Conclusion: Turn Inflation into an Opportunity
High inflation is challenging, but by using these strategies, you transform your credit cards from mere payment tools into financial assets that work for you. Instead of letting rising prices silently pick your pocket, you’re actively getting cash back, points, and discounts to compensate. Each of the steps above, from choosing the right card to stacking offers and leveraging tech like Kudos, boosts your savings or earnings. Together, they can significantly buffer the impact of inflation on your household budget.
Remember, the goal is to be intentional with credit card use: every swipe should have a purpose and a benefit. Stay organized, pay on time, and let those rewards roll in. With the right game plan, you can not only keep up with inflation – you might even get ahead.
FAQs: Maximizing Rewards in Inflationary Times
Can credit card rewards really make a difference with inflation?

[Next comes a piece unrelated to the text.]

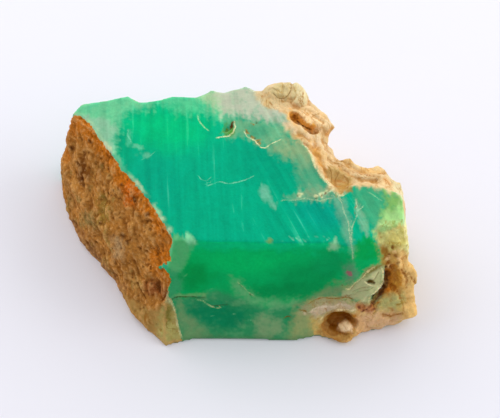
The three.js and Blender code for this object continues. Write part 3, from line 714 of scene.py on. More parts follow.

Yes, they can. While rewards won’t fully counteract high inflation, they absolutely help. For example, getting 5% back on groceries can turn a 10% price increase into effectively a 5% increase – much more manageable. Stacked with other strategies (coupons, deals), you can often offset a big chunk of rising costs.
Is it wise to open a new credit card during high inflation?
It can be, if you do so prudently. A new card with a great sign-up bonus or better rewards on necessities can provide significant savings. Just ensure you can meet any spend requirements and avoid carrying debt. The extra rewards or bonus can directly reduce the sting of inflated expenses.
What if inflation goes down later – should I change my strategy?
If inflation subsides, you can re-evaluate, but the strategies here are generally good practice anytime. You might shift focus from, say, a grocery card to a travel card if travel gets cheaper. But maximizing rewards, stacking offers, and using tools like Kudos to optimize spending are evergreen tactics that save you money in any economic climate.